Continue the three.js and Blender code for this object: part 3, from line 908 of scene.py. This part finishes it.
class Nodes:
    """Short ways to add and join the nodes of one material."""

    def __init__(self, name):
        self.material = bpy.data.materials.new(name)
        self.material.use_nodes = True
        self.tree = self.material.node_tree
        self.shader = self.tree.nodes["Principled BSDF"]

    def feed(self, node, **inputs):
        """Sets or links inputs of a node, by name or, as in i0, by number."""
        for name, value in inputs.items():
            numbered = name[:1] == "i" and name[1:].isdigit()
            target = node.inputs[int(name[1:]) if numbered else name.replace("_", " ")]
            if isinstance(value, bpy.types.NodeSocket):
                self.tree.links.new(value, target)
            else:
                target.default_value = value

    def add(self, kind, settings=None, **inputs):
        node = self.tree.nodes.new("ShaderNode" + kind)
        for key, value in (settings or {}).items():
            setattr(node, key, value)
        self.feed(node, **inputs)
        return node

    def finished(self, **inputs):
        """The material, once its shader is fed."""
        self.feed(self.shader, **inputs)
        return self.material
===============
■ WORK TO DO: Write out the full listing, keeping every line exactly as it is.

■ SOLVED PROBLEM:
Continue the three.js and Blender code for this object: part 3, from line 908 of scene.py. This part finishes it.
class Nodes:
    """Short ways to add and join the nodes of one material."""

    def __init__(self, name):
        self.material = bpy.data.materials.new(name)
        self.material.use_nodes = True
        self.tree = self.material.node_tree
        self.shader = self.tree.nodes["Principled BSDF"]

    def feed(self, node, **inputs):
        """Sets or links inputs of a node, by name or, as in i0, by number."""
        for name, value in inputs.items():
            numbered = name[:1] == "i" and name[1:].isdigit()
            target = node.inputs[int(name[1:]) if numbered else name.replace("_", " ")]
            if isinstance(value, bpy.types.NodeSocket):
                self.tree.links.new(value, target)
            else:
                target.default_value = value

    def add(self, kind, settings=None, **inputs):
        node = self.tree.nodes.new("ShaderNode" + kind)
        for key, value in (settings or {}).items():
            setattr(node, key, value)
        self.feed(node, **inputs)
        return node

    def finished(self, **inputs):
        """The material, once its shader is fed."""
        self.feed(self.shader, **inputs)
        return self.material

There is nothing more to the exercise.